INPUT RECORDS:
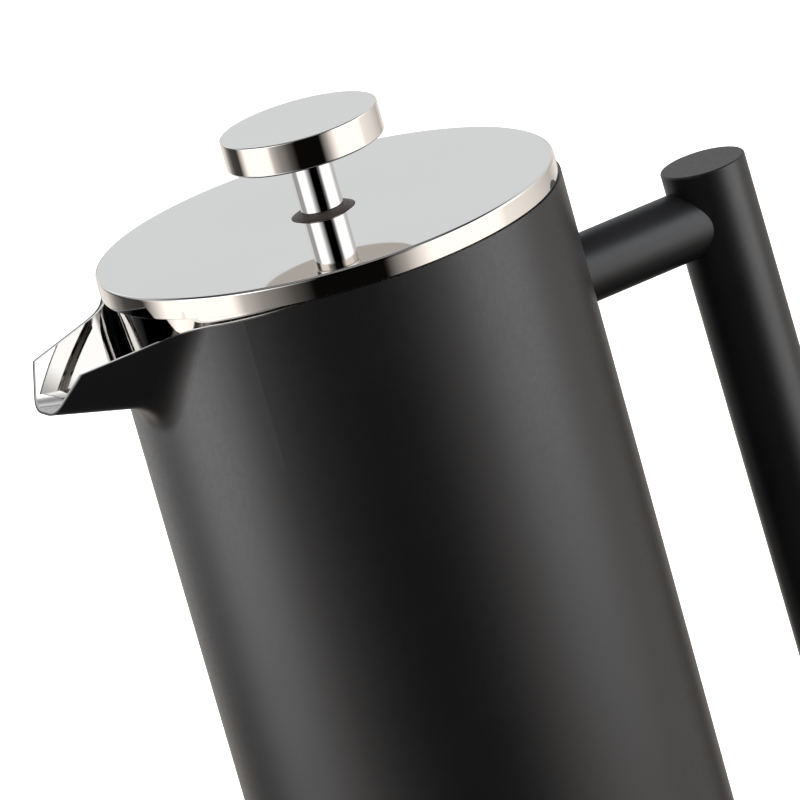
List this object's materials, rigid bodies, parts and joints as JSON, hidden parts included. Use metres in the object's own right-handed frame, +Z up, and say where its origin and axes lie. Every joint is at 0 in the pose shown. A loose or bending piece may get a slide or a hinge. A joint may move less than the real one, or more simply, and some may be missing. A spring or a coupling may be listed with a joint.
{
  "type": "french press",
  "caption": "Tall double-wall steel coffee press: black cylindrical body, U-shaped spout, straight bar handle, mirror-polished flat lid and disc knob on a plunger with a filter.",
  "frame": {"origin": "on the vessel's axis, in the plane that the press stands on", "axes": "+Z up along the vessel's axis, +X towards the handle, -X towards the spout"},
  "size_m": [0.1848, 0.1062, 0.2296],
  "materials": {
    "black_coat": "matt powder coat",
    "polished_steel": "mirror polished stainless steel",
    "brushed_steel": "satin stainless steel",
    "dark_plastic": "moulded, dark brown",
    "woven_steel": "fine woven wire"
  },
  "bodies": {
    "vessel": {"outer_shell": "black_coat", "spout_skin": "black_coat", "inner_liner": "brushed_steel", "spout_lining": "polished_steel", "base_cap": "black_coat", "upper_handle_arm": "black_coat", "lower_handle_arm": "black_coat", "handle_grip": "black_coat", "grip_top_cap": "black_coat", "grip_bottom_cap": "black_coat", "backing_plate": "brushed_steel"},
    "lid_guide": {"lid_bush": "dark_plastic", "bush_nut": "brushed_steel"},
    "lid": {"lid_cover": "polished_steel", "lid_inner_plate": "brushed_steel", "lid_strainer": "polished_steel"},
    "plunger": {"plunger_rod": "polished_steel"},
    "knob": {"knob_neck": "polished_steel", "knob_disc": "polished_steel"},
    "filter": {"plate_hub": "brushed_steel", "spiral_plate": "brushed_steel", "edge_spring": "brushed_steel", "filter_mesh": "woven_steel", "cross_plate": "brushed_steel", "hub_nut": "brushed_steel"}
  },
  "joints": [
    {"name": "lid_lift", "type": "slide", "parent": "vessel", "child": "lid_guide", "axis": [0, 0, 1], "range_m": [0, 0.19]},
    {"name": "lid_turn", "type": "hinge", "parent": "lid_guide", "child": "lid", "pos_m": [0, 0, 0.208], "axis": [0, 0, 1], "continuous": true},
    {"name": "plunger_slide", "type": "slide", "parent": "lid_guide", "child": "plunger", "axis": [0, 0, 1], "range_m": [0, 0.15]},
    {"name": "knob_turn", "type": "hinge", "parent": "plunger", "child": "knob", "pos_m": [0, 0, 0.22], "axis": [0, 0, 1], "continuous": true},
    {"name": "filter_turn", "type": "hinge", "parent": "plunger", "child": "filter", "pos_m": [0, 0, 0.024], "axis": [0, 0, 1], "continuous": true}
  ],
  "couplings": [
    {"joint": "knob_turn", "follows": "filter_turn", "ratio": 1}
  ]
}
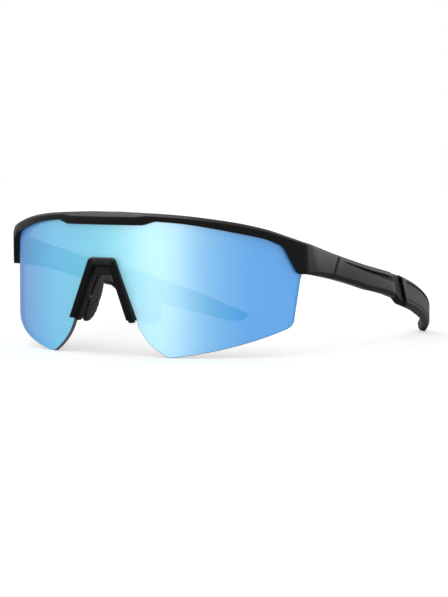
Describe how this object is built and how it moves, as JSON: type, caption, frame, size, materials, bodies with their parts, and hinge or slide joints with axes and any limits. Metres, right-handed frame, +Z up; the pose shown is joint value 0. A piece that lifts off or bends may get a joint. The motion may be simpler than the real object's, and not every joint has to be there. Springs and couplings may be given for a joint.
{
  "type": "wraparound sport sunglasses",
  "caption": "Half-rim wraparound sport sunglasses with a one-piece mirrored shield lens, folding temples with rubber tips and adjustable nose pads.",
  "frame": {"origin": "under the middle of the whole part's box, on the surface that it stands on", "axes": "+X towards the wearer's left temple, +Y from the lens back along the temples, +Z up"},
  "size_m": [0.1434, 0.1678, 0.0536],
  "materials": {
    "frame_plastic": "fine satin black injection moulding",
    "clip_plastic": "smooth satin black",
    "lens_mirror": "blue mirror coating on tinted polycarbonate",
    "soft_rubber": "matte black soft rubber",
    "hinge_steel": "plain satin"
  },
  "bodies": {
    "front": {"brow_frame": "frame_plastic", "lens": "lens_mirror", "nose_bracket": "clip_plastic", "nose_saddle": "soft_rubber", "hinge_front_leaf_left": "hinge_steel", "hinge_front_leaf_right": "hinge_steel", "hinge_screw_left": "hinge_steel", "hinge_screw_right": "hinge_steel", "front_leaf_screw_left": "hinge_steel", "front_leaf_screw_right": "hinge_steel"},
    "temple_left": {"temple_arm_left": "frame_plastic", "temple_grip_left": "soft_rubber", "hinge_temple_leaf_left": "hinge_steel", "temple_leaf_screw_left": "hinge_steel"},
    "temple_right": {"temple_arm_right": "frame_plastic", "temple_grip_right": "soft_rubber", "hinge_temple_leaf_right": "hinge_steel", "temple_leaf_screw_right": "hinge_steel"},
    "pad_left": {"nose_pad_left": "soft_rubber", "nose_pad_wire_left": "hinge_steel"},
    "pad_right": {"nose_pad_right": "soft_rubber", "nose_pad_wire_right": "hinge_steel"}
  },
  "joints": [
    {"name": "temple_fold_left", "type": "hinge", "parent": "front", "child": "temple_left", "pos_m": [0.0658, -0.03059, 0.0331], "axis": [0, 0, 1], "range_deg": [0, 90]},
    {"name": "temple_fold_right", "type": "hinge", "parent": "front", "child": "temple_right", "pos_m": [-0.0658, -0.03059, 0.0331], "axis": [0, 0, -1], "range_deg": [0, 80]},
    {"name": "pad_adjust_left", "type": "hinge", "parent": "front", "child": "pad_left", "pos_m": [0.00869, -0.07819, 0.0212], "axis": [-0.3783, 0, 0.9257], "range_deg": [-8, 8]},
    {"name": "pad_adjust_right", "type": "hinge", "parent": "front", "child": "pad_right", "pos_m": [-0.00869, -0.07819, 0.0212], "axis": [-0.3783, 0, -0.9257], "range_deg": [-8, 8]}
  ]
}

REQUIRED TASK:
Repeat the entries shown above, every one, word for word.

RESULT FOR THIS EXERCISE:
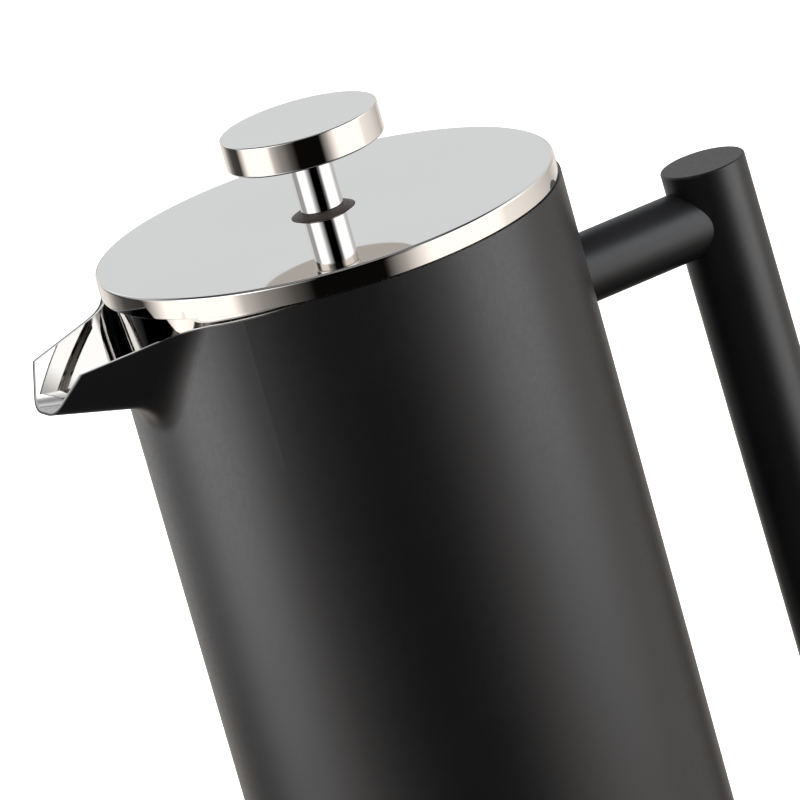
List this object's materials, rigid bodies, parts and joints as JSON, hidden parts included. Use metres in the object's own right-handed frame, +Z up, and say where its origin and axes lie. Every joint is at 0 in the pose shown. A loose or bending piece may get a slide or a hinge. A joint may move less than the real one, or more simply, and some may be missing. A spring or a coupling may be listed with a joint.
{
  "type": "french press",
  "caption": "Tall double-wall steel coffee press: black cylindrical body, U-shaped spout, straight bar handle, mirror-polished flat lid and disc knob on a plunger with a filter.",
  "frame": {"origin": "on the vessel's axis, in the plane that the press stands on", "axes": "+Z up along the vessel's axis, +X towards the handle, -X towards the spout"},
  "size_m": [0.1848, 0.1062, 0.2296],
  "materials": {
    "black_coat": "matt powder coat",
    "polished_steel": "mirror polished stainless steel",
    "brushed_steel": "satin stainless steel",
    "dark_plastic": "moulded, dark brown",
    "woven_steel": "fine woven wire"
  },
  "bodies": {
    "vessel": {"outer_shell": "black_coat", "spout_skin": "black_coat", "inner_liner": "brushed_steel", "spout_lining": "polished_steel", "base_cap": "black_coat", "upper_handle_arm": "black_coat", "lower_handle_arm": "black_coat", "handle_grip": "black_coat", "grip_top_cap": "black_coat", "grip_bottom_cap": "black_coat", "backing_plate": "brushed_steel"},
    "lid_guide": {"lid_bush": "dark_plastic", "bush_nut": "brushed_steel"},
    "lid": {"lid_cover": "polished_steel", "lid_inner_plate": "brushed_steel", "lid_strainer": "polished_steel"},
    "plunger": {"plunger_rod": "polished_steel"},
    "knob": {"knob_neck": "polished_steel", "knob_disc": "polished_steel"},
    "filter": {"plate_hub": "brushed_steel", "spiral_plate": "brushed_steel", "edge_spring": "brushed_steel", "filter_mesh": "woven_steel", "cross_plate": "brushed_steel", "hub_nut": "brushed_steel"}
  },
  "joints": [
    {"name": "lid_lift", "type": "slide", "parent": "vessel", "child": "lid_guide", "axis": [0, 0, 1], "range_m": [0, 0.19]},
    {"name": "lid_turn", "type": "hinge", "parent": "lid_guide", "child": "lid", "pos_m": [0, 0, 0.208], "axis": [0, 0, 1], "continuous": true},
    {"name": "plunger_slide", "type": "slide", "parent": "lid_guide", "child": "plunger", "axis": [0, 0, 1], "range_m": [0, 0.15]},
    {"name": "knob_turn", "type": "hinge", "parent": "plunger", "child": "knob", "pos_m": [0, 0, 0.22], "axis": [0, 0, 1], "continuous": true},
    {"name": "filter_turn", "type": "hinge", "parent": "plunger", "child": "filter", "pos_m": [0, 0, 0.024], "axis": [0, 0, 1], "continuous": true}
  ],
  "couplings": [
    {"joint": "knob_turn", "follows": "filter_turn", "ratio": 1}
  ]
}
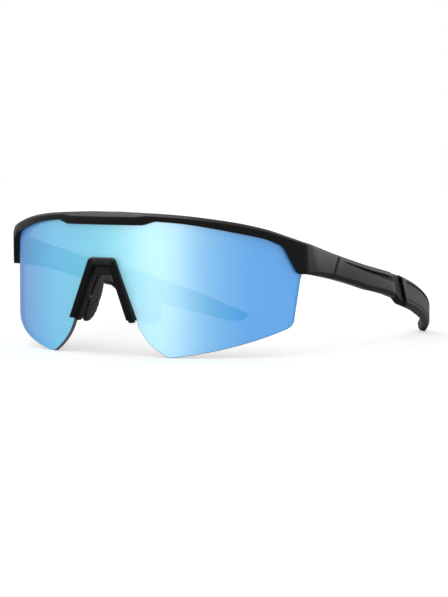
Describe how this object is built and how it moves, as JSON: type, caption, frame, size, materials, bodies with their parts, and hinge or slide joints with axes and any limits. Metres, right-handed frame, +Z up; the pose shown is joint value 0. A piece that lifts off or bends may get a joint. The motion may be simpler than the real object's, and not every joint has to be there. Springs and couplings may be given for a joint.
{
  "type": "wraparound sport sunglasses",
  "caption": "Half-rim wraparound sport sunglasses with a one-piece mirrored shield lens, folding temples with rubber tips and adjustable nose pads.",
  "frame": {"origin": "under the middle of the whole part's box, on the surface that it stands on", "axes": "+X towards the wearer's left temple, +Y from the lens back along the temples, +Z up"},
  "size_m": [0.1434, 0.1678, 0.0536],
  "materials": {
    "frame_plastic": "fine satin black injection moulding",
    "clip_plastic": "smooth satin black",
    "lens_mirror": "blue mirror coating on tinted polycarbonate",
    "soft_rubber": "matte black soft rubber",
    "hinge_steel": "plain satin"
  },
  "bodies": {
    "front": {"brow_frame": "frame_plastic", "lens": "lens_mirror", "nose_bracket": "clip_plastic", "nose_saddle": "soft_rubber", "hinge_front_leaf_left": "hinge_steel", "hinge_front_leaf_right": "hinge_steel", "hinge_screw_left": "hinge_steel", "hinge_screw_right": "hinge_steel", "front_leaf_screw_left": "hinge_steel", "front_leaf_screw_right": "hinge_steel"},
    "temple_left": {"temple_arm_left": "frame_plastic", "temple_grip_left": "soft_rubber", "hinge_temple_leaf_left": "hinge_steel", "temple_leaf_screw_left": "hinge_steel"},
    "temple_right": {"temple_arm_right": "frame_plastic", "temple_grip_right": "soft_rubber", "hinge_temple_leaf_right": "hinge_steel", "temple_leaf_screw_right": "hinge_steel"},
    "pad_left": {"nose_pad_left": "soft_rubber", "nose_pad_wire_left": "hinge_steel"},
    "pad_right": {"nose_pad_right": "soft_rubber", "nose_pad_wire_right": "hinge_steel"}
  },
  "joints": [
    {"name": "temple_fold_left", "type": "hinge", "parent": "front", "child": "temple_left", "pos_m": [0.0658, -0.03059, 0.0331], "axis": [0, 0, 1], "range_deg": [0, 90]},
    {"name": "temple_fold_right", "type": "hinge", "parent": "front", "child": "temple_right", "pos_m": [-0.0658, -0.03059, 0.0331], "axis": [0, 0, -1], "range_deg": [0, 80]},
    {"name": "pad_adjust_left", "type": "hinge", "parent": "front", "child": "pad_left", "pos_m": [0.00869, -0.07819, 0.0212], "axis": [-0.3783, 0, 0.9257], "range_deg": [-8, 8]},
    {"name": "pad_adjust_right", "type": "hinge", "parent": "front", "child": "pad_right", "pos_m": [-0.00869, -0.07819, 0.0212], "axis": [-0.3783, 0, -0.9257], "range_deg": [-8, 8]}
  ]
}